Information supplied:
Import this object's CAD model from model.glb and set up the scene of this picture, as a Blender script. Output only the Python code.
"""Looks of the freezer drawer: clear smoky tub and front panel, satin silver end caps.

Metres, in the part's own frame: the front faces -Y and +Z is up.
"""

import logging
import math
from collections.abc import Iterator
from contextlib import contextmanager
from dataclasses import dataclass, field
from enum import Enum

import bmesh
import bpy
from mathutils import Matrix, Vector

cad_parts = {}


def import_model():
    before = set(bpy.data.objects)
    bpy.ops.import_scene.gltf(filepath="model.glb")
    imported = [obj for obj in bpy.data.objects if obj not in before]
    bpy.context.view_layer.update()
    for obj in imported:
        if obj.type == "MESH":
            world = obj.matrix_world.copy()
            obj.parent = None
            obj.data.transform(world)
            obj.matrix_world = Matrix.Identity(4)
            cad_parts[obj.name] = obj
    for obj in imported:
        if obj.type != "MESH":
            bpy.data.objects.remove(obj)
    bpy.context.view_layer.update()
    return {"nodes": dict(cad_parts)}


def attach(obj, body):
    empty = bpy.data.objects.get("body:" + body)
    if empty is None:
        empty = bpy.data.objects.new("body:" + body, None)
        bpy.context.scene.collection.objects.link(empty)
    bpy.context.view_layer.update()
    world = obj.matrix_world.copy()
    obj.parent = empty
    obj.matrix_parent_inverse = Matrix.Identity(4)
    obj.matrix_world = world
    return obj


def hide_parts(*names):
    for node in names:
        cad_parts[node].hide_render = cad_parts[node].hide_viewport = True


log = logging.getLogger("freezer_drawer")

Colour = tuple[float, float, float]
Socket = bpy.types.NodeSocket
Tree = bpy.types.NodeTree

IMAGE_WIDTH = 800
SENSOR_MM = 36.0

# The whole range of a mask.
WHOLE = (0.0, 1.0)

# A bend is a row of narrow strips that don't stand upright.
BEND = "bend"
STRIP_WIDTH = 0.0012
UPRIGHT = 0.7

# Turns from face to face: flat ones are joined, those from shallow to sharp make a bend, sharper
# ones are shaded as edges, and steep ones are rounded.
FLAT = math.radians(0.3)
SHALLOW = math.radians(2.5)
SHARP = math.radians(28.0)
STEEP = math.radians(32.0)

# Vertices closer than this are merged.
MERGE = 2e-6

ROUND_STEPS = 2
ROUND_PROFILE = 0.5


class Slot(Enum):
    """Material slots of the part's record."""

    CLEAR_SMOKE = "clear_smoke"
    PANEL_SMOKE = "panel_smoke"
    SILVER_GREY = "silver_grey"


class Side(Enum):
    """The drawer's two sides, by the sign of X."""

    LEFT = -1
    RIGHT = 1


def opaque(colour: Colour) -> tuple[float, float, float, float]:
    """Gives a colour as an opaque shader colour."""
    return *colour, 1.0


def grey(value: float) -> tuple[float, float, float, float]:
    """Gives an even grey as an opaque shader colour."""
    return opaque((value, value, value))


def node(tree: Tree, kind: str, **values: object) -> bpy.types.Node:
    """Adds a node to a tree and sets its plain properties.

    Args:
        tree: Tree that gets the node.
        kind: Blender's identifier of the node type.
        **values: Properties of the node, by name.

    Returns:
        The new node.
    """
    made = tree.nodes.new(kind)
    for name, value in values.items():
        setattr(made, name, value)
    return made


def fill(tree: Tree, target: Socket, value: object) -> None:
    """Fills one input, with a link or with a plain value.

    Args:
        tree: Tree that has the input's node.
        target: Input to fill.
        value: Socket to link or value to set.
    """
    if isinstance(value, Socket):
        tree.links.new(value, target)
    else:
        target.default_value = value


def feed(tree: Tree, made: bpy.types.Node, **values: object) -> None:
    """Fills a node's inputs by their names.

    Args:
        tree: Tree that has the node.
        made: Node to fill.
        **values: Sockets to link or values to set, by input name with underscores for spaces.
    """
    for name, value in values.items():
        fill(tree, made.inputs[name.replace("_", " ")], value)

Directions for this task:
Reproduce the full listing exactly.

Full output:
Import this object's CAD model from model.glb and set up the scene of this picture, as a Blender script. Output only the Python code.
"""Looks of the freezer drawer: clear smoky tub and front panel, satin silver end caps.

Metres, in the part's own frame: the front faces -Y and +Z is up.
"""

import logging
import math
from collections.abc import Iterator
from contextlib import contextmanager
from dataclasses import dataclass, field
from enum import Enum

import bmesh
import bpy
from mathutils import Matrix, Vector

cad_parts = {}


def import_model():
    before = set(bpy.data.objects)
    bpy.ops.import_scene.gltf(filepath="model.glb")
    imported = [obj for obj in bpy.data.objects if obj not in before]
    bpy.context.view_layer.update()
    for obj in imported:
        if obj.type == "MESH":
            world = obj.matrix_world.copy()
            obj.parent = None
            obj.data.transform(world)
            obj.matrix_world = Matrix.Identity(4)
            cad_parts[obj.name] = obj
    for obj in imported:
        if obj.type != "MESH":
            bpy.data.objects.remove(obj)
    bpy.context.view_layer.update()
    return {"nodes": dict(cad_parts)}


def attach(obj, body):
    empty = bpy.data.objects.get("body:" + body)
    if empty is None:
        empty = bpy.data.objects.new("body:" + body, None)
        bpy.context.scene.collection.objects.link(empty)
    bpy.context.view_layer.update()
    world = obj.matrix_world.copy()
    obj.parent = empty
    obj.matrix_parent_inverse = Matrix.Identity(4)
    obj.matrix_world = world
    return obj


def hide_parts(*names):
    for node in names:
        cad_parts[node].hide_render = cad_parts[node].hide_viewport = True


log = logging.getLogger("freezer_drawer")

Colour = tuple[float, float, float]
Socket = bpy.types.NodeSocket
Tree = bpy.types.NodeTree

IMAGE_WIDTH = 800
SENSOR_MM = 36.0

# The whole range of a mask.
WHOLE = (0.0, 1.0)

# A bend is a row of narrow strips that don't stand upright.
BEND = "bend"
STRIP_WIDTH = 0.0012
UPRIGHT = 0.7

# Turns from face to face: flat ones are joined, those from shallow to sharp make a bend, sharper
# ones are shaded as edges, and steep ones are rounded.
FLAT = math.radians(0.3)
SHALLOW = math.radians(2.5)
SHARP = math.radians(28.0)
STEEP = math.radians(32.0)

# Vertices closer than this are merged.
MERGE = 2e-6

ROUND_STEPS = 2
ROUND_PROFILE = 0.5


class Slot(Enum):
    """Material slots of the part's record."""

    CLEAR_SMOKE = "clear_smoke"
    PANEL_SMOKE = "panel_smoke"
    SILVER_GREY = "silver_grey"


class Side(Enum):
    """The drawer's two sides, by the sign of X."""

    LEFT = -1
    RIGHT = 1


def opaque(colour: Colour) -> tuple[float, float, float, float]:
    """Gives a colour as an opaque shader colour."""
    return *colour, 1.0


def grey(value: float) -> tuple[float, float, float, float]:
    """Gives an even grey as an opaque shader colour."""
    return opaque((value, value, value))


def node(tree: Tree, kind: str, **values: object) -> bpy.types.Node:
    """Adds a node to a tree and sets its plain properties.

    Args:
        tree: Tree that gets the node.
        kind: Blender's identifier of the node type.
        **values: Properties of the node, by name.

    Returns:
        The new node.
    """
    made = tree.nodes.new(kind)
    for name, value in values.items():
        setattr(made, name, value)
    return made


def fill(tree: Tree, target: Socket, value: object) -> None:
    """Fills one input, with a link or with a plain value.

    Args:
        tree: Tree that has the input's node.
        target: Input to fill.
        value: Socket to link or value to set.
    """
    if isinstance(value, Socket):
        tree.links.new(value, target)
    else:
        target.default_value = value


def feed(tree: Tree, made: bpy.types.Node, **values: object) -> None:
    """Fills a node's inputs by their names.

    Args:
        tree: Tree that has the node.
        made: Node to fill.
        **values: Sockets to link or values to set, by input name with underscores for spaces.
    """
    for name, value in values.items():
        fill(tree, made.inputs[name.replace("_", " ")], value)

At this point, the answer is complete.